== Written instruction ==
Every line in the listing below from the one with "foot_half() at_cross_strap(outer_strap_y) sewn_strap(pad_w);" through the one with "if empty is" is to be reproduced exactly, both ends included; leave out the rest.

----------------

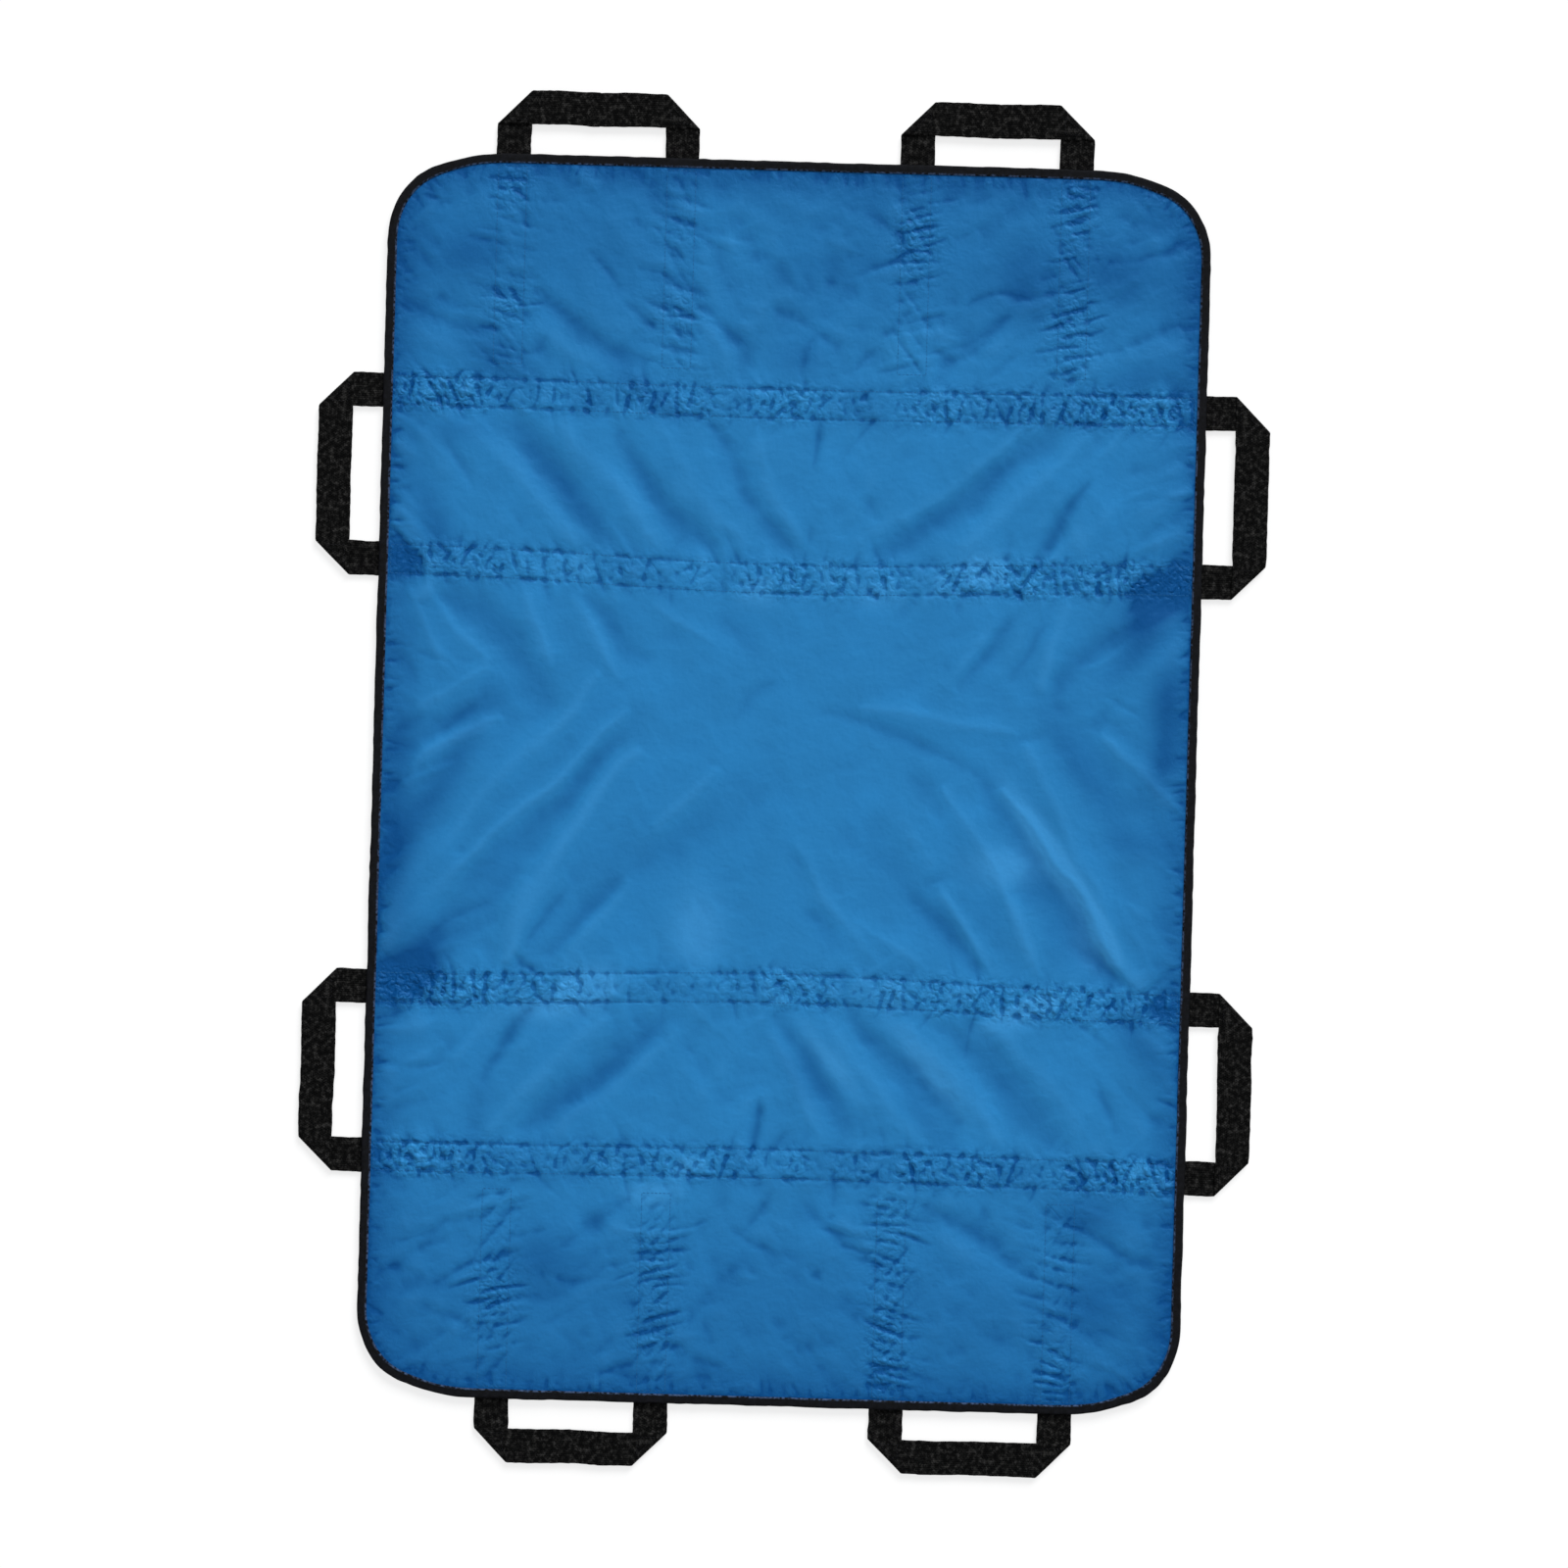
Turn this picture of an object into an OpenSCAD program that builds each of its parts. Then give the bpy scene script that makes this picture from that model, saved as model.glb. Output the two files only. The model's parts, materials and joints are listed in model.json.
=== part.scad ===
// Patient positioning pad: a thin padded transfer sheet with a webbing handle loop at eight places.
// Z = 0 is the underside of the webbing, +Y is the head end, and the pad folds in half along Y = 0.
// The foot half is the head half turned 180 degrees about Z.

/* [Pad] */
// Width across the pad, between the side edges
pad_w = 864; // [800:1:1000]
// Length of the pad, from the head edge to the foot edge
pad_l = 1306; // [1250:1:1500]
// Radius of the pad's four corners
corner_r = 92; // [40:1:110]

/* [Layers] */
// Thickness of the woven face sheet and of the back sheet
sheet_t = 0.4; // [0.3:0.1:0.5]
// Thickness of the waterproof membrane
membrane_t = 0.3; // [0.2:0.1:0.4]
// Thickness of the absorbent core
core_t = 4.5; // [4:0.5:8]

/* [Edge binding] */
// Width of the binding tape on each face
binding_w = 10; // [8:1:14]
// Thickness of the binding tape
binding_t = 0.8; // [0.6:0.1:1]

/* [Webbing] */
// Width of the webbing
web_w = 36; // [25:1:40]
// Thickness of the webbing
web_t = 2; // [1.5:0.1:2.5]

/* [Handles] */
// Clear depth of a hand opening, from the pad's edge to the grip
grip_reach = 31; // [25:1:60]
// Length of the hand opening of a side handle
side_opening = 141; // [120:1:160]
// Distance from the fold line to the middle of a side handle
side_handle_y = 313; // [250:1:340]
// Length of the hand opening of the longer end handle
long_end_opening = 141; // [120:1:150]
// Distance from the centre line to the middle of the longer end handle
long_end_x = 214; // [190:1:230]
// Length of the hand opening of the shorter end handle
short_end_opening = 131; // [110:1:140]
// Distance from the centre line to the middle of the shorter end handle
short_end_x = 205; // [190:1:230]

/* [Stitching] */
// Width of a sewn thread line
thread_w = 0.8; // [0.5:0.1:1]
// Height of a thread above the cloth
thread_t = 0.3; // [0.2:0.1:0.4]
// Distance from the webbing's edge to its thread line
stitch_margin = 3; // [2:0.5:5]
// Distance from the pad's edge to the binding's thread line
binding_stitch_inset = 8; // [5:0.5:8]

/* [Hidden] */
$fn = 64;

// Height of the underside of each layer, in the middle of the pad
back_z = web_t;
membrane_z = back_z + sheet_t;
core_z = membrane_z + membrane_t;
face_z = core_z + core_t;
top_z = face_z + sheet_t;

// The same layers where the binding pinches them together
back_rim_z = back_z + binding_t;
membrane_rim_z = back_rim_z + sheet_t;
core_rim_z = membrane_rim_z + membrane_t;
face_rim_z = top_z - binding_t - sheet_t;
riser_w = 1;

// Each half stops this far short of the fold line
fold_gap = 0.05;

// A handle turns about an axis at half the webbing's thickness, just outside the binding
hinge_gap = 0.2;
hinge_out = web_t / 2 + hinge_gap;

// The two cross straps of a half run on from the legs of its side handles
leg_offset = (side_opening + web_w) / 2;
outer_strap_y = side_handle_y + leg_offset;
inner_strap_y = side_handle_y - leg_offset;

// An end handle's sewn-down tails reach from the end edge to the outer cross strap
tail_gap = 0.1;
tail_from = outer_strap_y + web_w / 2 + tail_gap;
tail_len = pad_l / 2 - tail_from;

// Thread lines lie in grooves on the underside, so that they stay above the ground
groove_d = 0.4;
groove_w = thread_w + 0.2;
thread_clear = 0.05;
stitch_row = web_w / 2 - stitch_margin;
stitch_end = binding_w + 3;
tack_inset = 5;

// ---------- outlines ----------

// Half of the pad's outline, moved in by inset and starting at from_y
module half_outline(inset, from_y = fold_gap) {
    w = pad_w - 2 * inset;
    end = pad_l / 2 - inset;
    r = corner_r - inset;
    translate([-w / 2, from_y]) square([w, end - r - from_y]);
    translate([-w / 2 + r, from_y]) square([w - 2 * r, end - from_y]);
    for (side = [-1, 1]) translate([side * (w / 2 - r), end - r]) circle(r);
}

// The strip between two insets of the half outline, open at the fold line
module half_strip(outer_inset, inner_inset) {
    difference() {
        half_outline(outer_inset);
        half_outline(inner_inset, -1);
    }
}

// Solid plate of a flat shape between two heights
module plate(from_z, to_z) {
    translate([0, 0, from_z]) linear_extrude(to_z - from_z) children();
}

// A thin layer that steps from panel_z in the middle to rim_z inside the binding
module stepped_sheet(panel_z, rim_z, t, step_inset) {
    low = min(panel_z, rim_z);
    high = max(panel_z, rim_z) + t;
    plate(panel_z, panel_z + t) half_outline(step_inset);
    plate(rim_z, rim_z + t) half_strip(binding_t, step_inset + riser_w);
    plate(low, high) half_strip(step_inset, step_inset + riser_w);
}

// ---------- sewn layers ----------

module face_sheet() {
    color("steelblue") stepped_sheet(face_z, face_rim_z, sheet_t, binding_w);
}

module absorbent_core() {
    color("white") {
        plate(core_z, face_z) half_outline(binding_w + 2 * riser_w);
        plate(core_rim_z, face_rim_z) half_outline(binding_t);
    }
}

module waterproof_membrane() {
    color("lightgray") stepped_sheet(membrane_z, membrane_rim_z, membrane_t, binding_w + riser_w);
}

module back_sheet() {
    color("steelblue") stepped_sheet(back_z, back_rim_z, sheet_t, binding_w);
}

// Tape folded round the edge, U-shaped in section
module edge_binding() {
    color([0.08, 0.08, 0.09]) difference() {
        plate(back_z, top_z) half_strip(0, binding_w);
        plate(back_rim_z, top_z - binding_t) half_strip(binding_t, binding_w + 1);
    }
}

module binding_stitching() {
    half_line = thread_w / 2;
    color("black") plate(top_z, top_z + thread_t)
        half_strip(binding_stitch_inset - half_line, binding_stitch_inset + half_line);
}

// ---------- webbing ----------

// Two rows of stitching along a strap, with a crossed box at each end
module stitch_lines(strap_len, line_w) {
    reach = strap_len / 2 - stitch_end;
    box = 2 * stitch_row;
    for (side = [-1, 1]) {
        translate([0, side * stitch_row]) square([2 * reach + line_w, line_w], center = true);
        for (x = [reach, reach - box]) translate([side * x, 0]) square([line_w, box], center = true);
        for (turn = [-45, 45]) translate([side * (reach - stitch_row), 0]) rotate(turn)
            square([box * sqrt(2), line_w], center = true);
    }
}

// A strap sewn flat under the pad, along X, with grooves where its threads lie
module sewn_strap(strap_len) {
    color([0.08, 0.08, 0.09]) difference() {
        translate([-strap_len / 2, -web_w / 2, 0]) cube([strap_len, web_w, web_t]);
        plate(-1, groove_d) stitch_lines(strap_len, groove_w);
    }
}

// The threads of one sewn strap, on the face and in the grooves below
module strap_threads(strap_len) {
    plate(top_z, top_z + thread_t) stitch_lines(strap_len, thread_w);
    plate(thread_clear, groove_d) stitch_lines(strap_len, thread_w);
}

module at_cross_strap(y) {
    translate([0, y, 0]) children();
}

// Both tails of the end handle whose middle is at x
module at_end_tails(x, opening) {
    for (side = [-1, 1])
        translate([x + side * (opening + web_w) / 2, tail_from + tail_len / 2, 0]) rotate(90) children();
}

module strap_stitching() {
    color("black") {
        for (y = [outer_strap_y, inner_strap_y]) at_cross_strap(y) strap_threads(pad_w);
        at_end_tails(-long_end_x, long_end_opening) strap_threads(tail_len);
        at_end_tails(short_end_x, short_end_opening) strap_threads(tail_len);
    }
}

// ---------- handles ----------
// Local frame: X along the pad's edge, Y outwards from the hinge axis, Z up.

fold_y = grip_reach - hinge_out;
tip_y = fold_y + web_w;
// The rounded fold of a corner stops this far short of the webbing's edges
fold_inset = 0.5;

// Half-round bar of a given length, with its flat side on the plane X = 0
module rounded_edge(len, r) {
    linear_extrude(len) intersection() {
        circle(r);
        translate([0, -r]) square([r, 2 * r]);
    }
}

// One length of webbing: two legs and a grip, with a diagonal fold at each corner
module handle(opening) {
    inner = opening / 2;
    outer = inner + web_w;
    color([0.06, 0.06, 0.07]) {
        for (side = [0, 1]) mirror([side, 0, 0]) {
            linear_extrude(web_t) polygon([[inner, 0], [outer, 0], [outer, fold_y], [inner, tip_y]]);
            translate([outer, 0, web_t / 2]) rotate([90, 0, -90]) rounded_edge(web_w, web_t / 2);
            translate([inner, tip_y, web_t]) rotate([90, 0, 45]) translate([0, 0, fold_inset])
                rounded_edge(web_w * sqrt(2) - 2 * fold_inset, web_t);
        }
        plate(web_t, 2 * web_t)
            polygon([[-outer, fold_y], [outer, fold_y], [inner, tip_y], [-inner, tip_y]]);
    }
}

// The doubled triangle of a folded corner, moved in by inset
module corner_triangle(opening, inset) {
    corner = [opening / 2, fold_y];
    in_r = web_w / (2 + sqrt(2));
    middle = corner + [in_r, in_r];
    k = (in_r - inset) / in_r;
    tips = [corner, corner + [web_w, 0], corner + [0, web_w]];
    polygon([for (tip = tips) middle + k * (tip - middle)]);
}

// Thread triangle that holds each folded corner flat
module handle_tacks(opening) {
    color("black") plate(2 * web_t, 2 * web_t + thread_t)
        for (side = [0, 1]) mirror([side, 0]) difference() {
            corner_triangle(opening, tack_inset);
            corner_triangle(opening, tack_inset + thread_w);
        }
}

// ---------- placing ----------

module foot_half() {
    rotate(180) children();
}

module at_long_end() {
    translate([-long_end_x, pad_l / 2 + hinge_out, 0]) children();
}

module at_short_end() {
    translate([short_end_x, pad_l / 2 + hinge_out, 0]) children();
}

// side is -1 for the left edge and 1 for the right edge
module at_side(side) {
    translate([side * (pad_w / 2 + hinge_out), side_handle_y, 0]) rotate(-90 * side) children();
}

face_sheet();  // head_face_sheet
absorbent_core();  // head_absorbent_core
waterproof_membrane();  // head_waterproof_membrane
back_sheet();  // head_back_sheet
edge_binding();  // head_edge_binding
binding_stitching();  // head_binding_stitching
at_cross_strap(outer_strap_y) sewn_strap(pad_w);  // head_outer_cross_strap
at_cross_strap(inner_strap_y) sewn_strap(pad_w);  // head_inner_cross_strap
at_end_tails(-long_end_x, long_end_opening) sewn_strap(tail_len);  // head_left_end_tails
at_end_tails(short_end_x, short_end_opening) sewn_strap(tail_len);  // head_right_end_tails
strap_stitching();  // head_strap_stitching
at_long_end() handle(long_end_opening);  // head_left_end_handle
at_long_end() handle_tacks(long_end_opening);  // head_left_end_handle_tacks
at_short_end() handle(short_end_opening);  // head_right_end_handle
at_short_end() handle_tacks(short_end_opening);  // head_right_end_handle_tacks
at_side(-1) handle(side_opening);  // head_left_side_handle
at_side(-1) handle_tacks(side_opening);  // head_left_side_handle_tacks
at_side(1) handle(side_opening);  // head_right_side_handle
at_side(1) handle_tacks(side_opening);  // head_right_side_handle_tacks

foot_half() face_sheet();  // foot_face_sheet
foot_half() absorbent_core();  // foot_absorbent_core
foot_half() waterproof_membrane();  // foot_waterproof_membrane
foot_half() back_sheet();  // foot_back_sheet
foot_half() edge_binding();  // foot_edge_binding
foot_half() binding_stitching();  // foot_binding_stitching
foot_half() at_cross_strap(outer_strap_y) sewn_strap(pad_w);  // foot_outer_cross_strap
foot_half() at_cross_strap(inner_strap_y) sewn_strap(pad_w);  // foot_inner_cross_strap
foot_half() at_end_tails(short_end_x, short_end_opening) sewn_strap(tail_len);  // foot_left_end_tails
foot_half() at_end_tails(-long_end_x, long_end_opening) sewn_strap(tail_len);  // foot_right_end_tails
foot_half() strap_stitching();  // foot_strap_stitching
foot_half() at_short_end() handle(short_end_opening);  // foot_left_end_handle
foot_half() at_short_end() handle_tacks(short_end_opening);  // foot_left_end_handle_tacks
foot_half() at_long_end() handle(long_end_opening);  // foot_right_end_handle
foot_half() at_long_end() handle_tacks(long_end_opening);  // foot_right_end_handle_tacks
foot_half() at_side(1) handle(side_opening);  // foot_left_side_handle
foot_half() at_side(1) handle_tacks(side_opening);  // foot_left_side_handle_tacks
foot_half() at_side(-1) handle(side_opening);  // foot_right_side_handle
foot_half() at_side(-1) handle_tacks(side_opening);  // foot_right_side_handle_tacks
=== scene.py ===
"""Looks of the patient positioning pad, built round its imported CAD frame.

Lengths in this script are millimetres in the frame's axes (+Y head end, +Z up) until a mesh is made.
The cloth is one sheet over both halves of the pad, and every layer and the binding run across the fold.
"""

import json
import math
from functools import cache

import bpy
import numpy as np
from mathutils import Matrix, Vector


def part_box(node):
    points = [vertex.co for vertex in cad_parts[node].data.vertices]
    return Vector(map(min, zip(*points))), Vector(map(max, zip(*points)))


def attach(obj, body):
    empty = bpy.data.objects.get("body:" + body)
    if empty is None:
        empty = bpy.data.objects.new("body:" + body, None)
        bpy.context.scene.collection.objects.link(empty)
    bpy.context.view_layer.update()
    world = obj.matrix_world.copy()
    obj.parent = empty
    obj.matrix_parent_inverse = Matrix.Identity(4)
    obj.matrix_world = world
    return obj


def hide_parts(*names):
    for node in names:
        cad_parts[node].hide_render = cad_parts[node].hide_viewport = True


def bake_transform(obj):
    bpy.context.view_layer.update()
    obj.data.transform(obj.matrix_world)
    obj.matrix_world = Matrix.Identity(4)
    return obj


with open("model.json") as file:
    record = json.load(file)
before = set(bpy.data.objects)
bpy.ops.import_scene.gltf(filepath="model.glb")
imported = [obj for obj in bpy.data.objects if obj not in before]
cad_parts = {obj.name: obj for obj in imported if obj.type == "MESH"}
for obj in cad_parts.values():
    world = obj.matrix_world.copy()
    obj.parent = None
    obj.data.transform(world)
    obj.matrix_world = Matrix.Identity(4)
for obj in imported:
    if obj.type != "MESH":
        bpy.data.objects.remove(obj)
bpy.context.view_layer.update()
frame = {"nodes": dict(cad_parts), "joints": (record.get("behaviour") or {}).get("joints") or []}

MM = 0.001
HALVES = ("head", "foot")
SIDES = ("left", "right")


# ---------------------------------------------------------------- sizes, read from the frame

def box_mm(node):
    """Lowest and highest corner of a CAD node, in millimetres."""
    low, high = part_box(node)
    return np.array(low) / MM, np.array(high) / MM


def corner_radius():
    """Radius of the pad's corners, from where the binding's end edge stops being straight."""
    points = np.array([v.co for v in frame["nodes"]["head_edge_binding"].data.vertices]) / MM
    end = points[:, 1].max()
    return points[:, 0].max() - np.abs(points[points[:, 1] > end - 0.01, 0]).max()


HALF_W, HALF_L = box_mm("head_edge_binding")[1][:2]
CORNER_R = corner_radius()
STRAP_LOW, STRAP_HIGH = box_mm("head_outer_cross_strap")
WEB_W = STRAP_HIGH[1] - STRAP_LOW[1]
WEB_T = STRAP_HIGH[2] - STRAP_LOW[2]
FACE_Z = box_mm("head_face_sheet")[1][2]
JOINTS = {joint["child"]: joint for joint in frame["joints"]}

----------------

== Solution to the exercise ==
foot_half() at_cross_strap(outer_strap_y) sewn_strap(pad_w);  // foot_outer_cross_strap
foot_half() at_cross_strap(inner_strap_y) sewn_strap(pad_w);  // foot_inner_cross_strap
foot_half() at_end_tails(short_end_x, short_end_opening) sewn_strap(tail_len);  // foot_left_end_tails
foot_half() at_end_tails(-long_end_x, long_end_opening) sewn_strap(tail_len);  // foot_right_end_tails
foot_half() strap_stitching();  // foot_strap_stitching
foot_half() at_short_end() handle(short_end_opening);  // foot_left_end_handle
foot_half() at_short_end() handle_tacks(short_end_opening);  // foot_left_end_handle_tacks
foot_half() at_long_end() handle(long_end_opening);  // foot_right_end_handle
foot_half() at_long_end() handle_tacks(long_end_opening);  // foot_right_end_handle_tacks
foot_half() at_side(1) handle(side_opening);  // foot_left_side_handle
foot_half() at_side(1) handle_tacks(side_opening);  // foot_left_side_handle_tacks
foot_half() at_side(-1) handle(side_opening);  // foot_right_side_handle
foot_half() at_side(-1) handle_tacks(side_opening);  // foot_right_side_handle_tacks
=== scene.py ===
"""Looks of the patient positioning pad, built round its imported CAD frame.

Lengths in this script are millimetres in the frame's axes (+Y head end, +Z up) until a mesh is made.
The cloth is one sheet over both halves of the pad, and every layer and the binding run across the fold.
"""

import json
import math
from functools import cache

import bpy
import numpy as np
from mathutils import Matrix, Vector


def part_box(node):
    points = [vertex.co for vertex in cad_parts[node].data.vertices]
    return Vector(map(min, zip(*points))), Vector(map(max, zip(*points)))


def attach(obj, body):
    empty = bpy.data.objects.get("body:" + body)
    if empty is None:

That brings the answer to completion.